Collect each line holding the string "picks".
-- Start STORED DATA --
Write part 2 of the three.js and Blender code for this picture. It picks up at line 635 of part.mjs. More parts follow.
-- End STORED DATA --
-- Start STORED DATA --
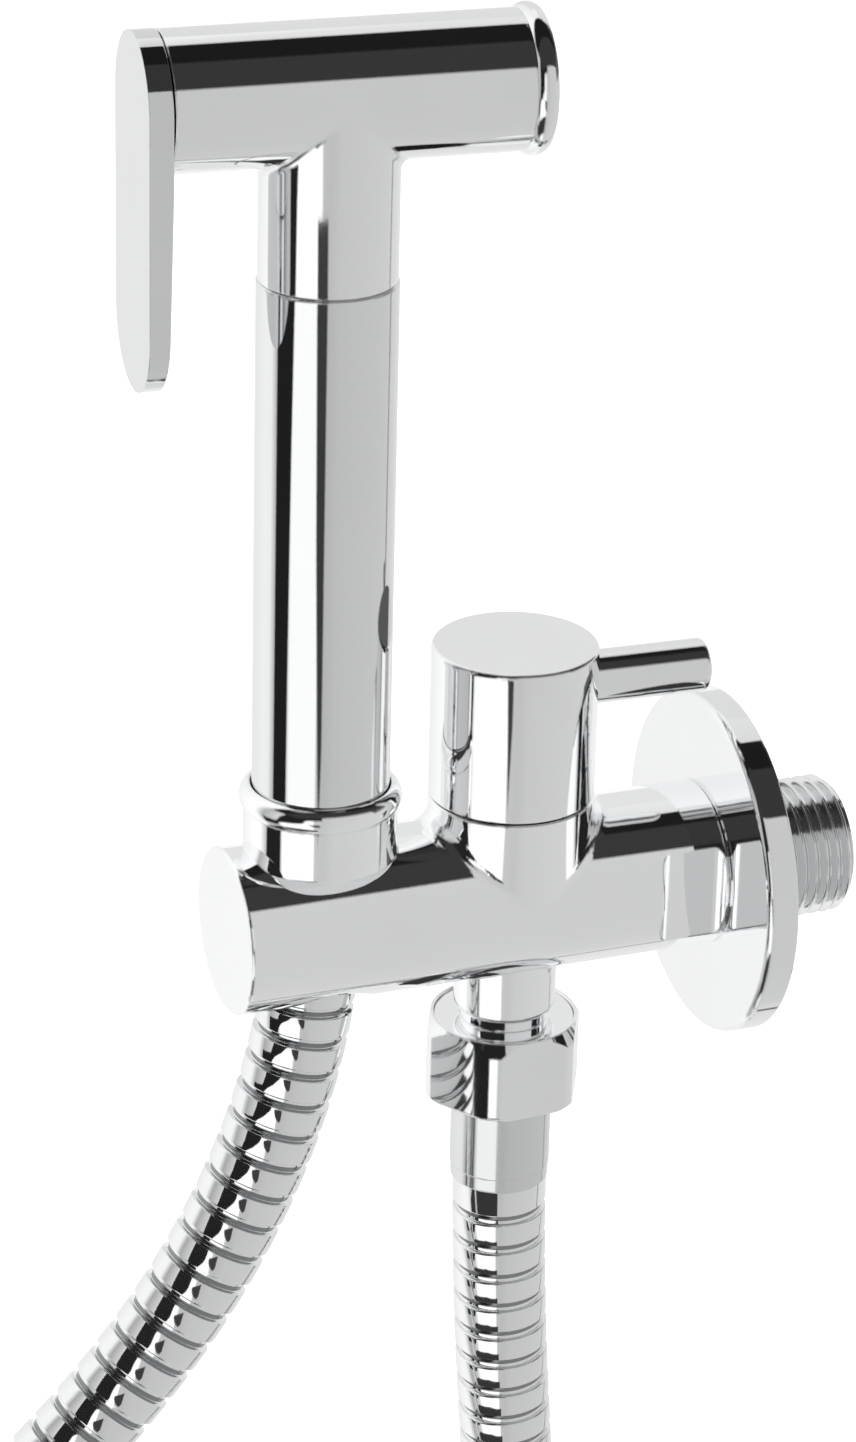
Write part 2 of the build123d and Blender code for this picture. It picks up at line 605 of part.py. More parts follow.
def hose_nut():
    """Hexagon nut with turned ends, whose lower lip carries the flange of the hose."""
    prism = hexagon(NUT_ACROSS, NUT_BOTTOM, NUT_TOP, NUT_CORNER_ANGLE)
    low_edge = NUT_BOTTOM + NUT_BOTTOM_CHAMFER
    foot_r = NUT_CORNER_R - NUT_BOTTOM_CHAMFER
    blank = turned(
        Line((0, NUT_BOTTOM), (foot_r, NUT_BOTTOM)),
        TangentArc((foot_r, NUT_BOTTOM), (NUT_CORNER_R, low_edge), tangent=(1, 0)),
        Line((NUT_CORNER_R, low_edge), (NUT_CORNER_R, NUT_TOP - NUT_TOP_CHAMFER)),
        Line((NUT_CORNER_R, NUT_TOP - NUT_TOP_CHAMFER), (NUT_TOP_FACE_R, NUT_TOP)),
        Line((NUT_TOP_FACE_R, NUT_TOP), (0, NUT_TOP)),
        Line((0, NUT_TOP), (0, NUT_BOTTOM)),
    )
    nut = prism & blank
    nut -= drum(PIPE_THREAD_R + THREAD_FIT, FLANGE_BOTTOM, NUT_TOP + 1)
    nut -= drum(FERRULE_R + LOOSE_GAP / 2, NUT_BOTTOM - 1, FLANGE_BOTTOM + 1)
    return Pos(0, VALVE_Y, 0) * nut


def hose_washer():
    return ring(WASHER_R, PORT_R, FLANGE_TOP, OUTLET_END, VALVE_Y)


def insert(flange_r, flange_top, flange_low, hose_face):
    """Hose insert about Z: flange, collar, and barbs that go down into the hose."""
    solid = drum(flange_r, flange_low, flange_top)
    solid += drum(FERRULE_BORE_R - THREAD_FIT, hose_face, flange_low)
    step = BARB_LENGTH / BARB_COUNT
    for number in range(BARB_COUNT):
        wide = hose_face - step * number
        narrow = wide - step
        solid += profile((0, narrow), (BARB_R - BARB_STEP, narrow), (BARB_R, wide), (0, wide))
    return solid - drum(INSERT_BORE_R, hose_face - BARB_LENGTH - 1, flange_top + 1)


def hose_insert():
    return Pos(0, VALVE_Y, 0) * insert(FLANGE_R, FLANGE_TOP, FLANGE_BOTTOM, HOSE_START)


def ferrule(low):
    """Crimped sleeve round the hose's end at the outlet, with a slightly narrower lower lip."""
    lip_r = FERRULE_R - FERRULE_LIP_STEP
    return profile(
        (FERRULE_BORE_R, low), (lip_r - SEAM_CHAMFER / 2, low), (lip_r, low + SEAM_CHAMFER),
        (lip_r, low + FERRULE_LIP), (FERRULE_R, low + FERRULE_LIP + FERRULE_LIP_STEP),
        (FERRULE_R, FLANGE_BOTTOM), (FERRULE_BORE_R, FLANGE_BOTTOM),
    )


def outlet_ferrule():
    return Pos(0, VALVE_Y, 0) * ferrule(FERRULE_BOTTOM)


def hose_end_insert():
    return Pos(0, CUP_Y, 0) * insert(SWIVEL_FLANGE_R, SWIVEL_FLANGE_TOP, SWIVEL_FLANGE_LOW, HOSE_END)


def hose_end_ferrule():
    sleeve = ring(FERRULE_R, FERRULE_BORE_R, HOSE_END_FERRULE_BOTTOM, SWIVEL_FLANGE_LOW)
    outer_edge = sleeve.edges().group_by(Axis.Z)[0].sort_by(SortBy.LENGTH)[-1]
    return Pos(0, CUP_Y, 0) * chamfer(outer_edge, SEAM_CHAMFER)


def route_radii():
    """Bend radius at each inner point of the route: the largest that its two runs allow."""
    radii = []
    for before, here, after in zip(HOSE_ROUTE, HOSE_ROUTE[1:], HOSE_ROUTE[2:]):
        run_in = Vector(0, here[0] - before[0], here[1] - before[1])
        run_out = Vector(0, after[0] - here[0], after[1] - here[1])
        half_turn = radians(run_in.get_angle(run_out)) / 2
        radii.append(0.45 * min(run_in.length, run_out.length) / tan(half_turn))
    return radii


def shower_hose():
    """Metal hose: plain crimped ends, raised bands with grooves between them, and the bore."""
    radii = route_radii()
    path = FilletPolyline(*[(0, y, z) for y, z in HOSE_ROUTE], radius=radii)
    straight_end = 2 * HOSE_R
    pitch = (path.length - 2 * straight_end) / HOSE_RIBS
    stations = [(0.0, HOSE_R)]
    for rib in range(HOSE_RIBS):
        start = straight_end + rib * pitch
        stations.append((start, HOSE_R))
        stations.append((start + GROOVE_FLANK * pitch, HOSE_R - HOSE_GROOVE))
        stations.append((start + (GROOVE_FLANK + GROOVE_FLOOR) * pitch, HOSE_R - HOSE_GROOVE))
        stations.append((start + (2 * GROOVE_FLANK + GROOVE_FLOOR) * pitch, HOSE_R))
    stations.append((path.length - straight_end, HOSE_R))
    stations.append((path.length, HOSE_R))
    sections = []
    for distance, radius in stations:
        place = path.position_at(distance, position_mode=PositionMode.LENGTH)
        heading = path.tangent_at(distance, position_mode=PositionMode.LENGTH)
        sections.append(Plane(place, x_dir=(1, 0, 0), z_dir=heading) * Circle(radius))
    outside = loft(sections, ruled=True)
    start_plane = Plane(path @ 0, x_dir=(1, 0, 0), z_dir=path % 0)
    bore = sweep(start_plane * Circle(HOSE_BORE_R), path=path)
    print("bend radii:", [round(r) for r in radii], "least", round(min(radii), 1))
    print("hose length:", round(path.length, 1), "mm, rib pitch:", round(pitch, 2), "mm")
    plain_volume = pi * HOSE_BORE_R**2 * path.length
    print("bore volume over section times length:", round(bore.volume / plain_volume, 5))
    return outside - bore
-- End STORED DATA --
-- Start STORED DATA --
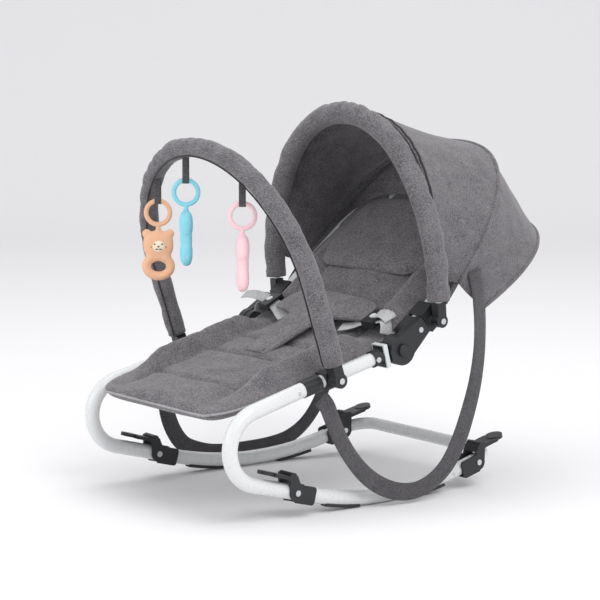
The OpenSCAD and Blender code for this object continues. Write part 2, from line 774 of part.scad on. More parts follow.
-- End STORED DATA --
TASK RESPONSE =
Write part 2 of the three.js and Blender code for this picture. It picks up at line 635 of part.mjs. More parts follow.
Write part 2 of the build123d and Blender code for this picture. It picks up at line 605 of part.py. More parts follow.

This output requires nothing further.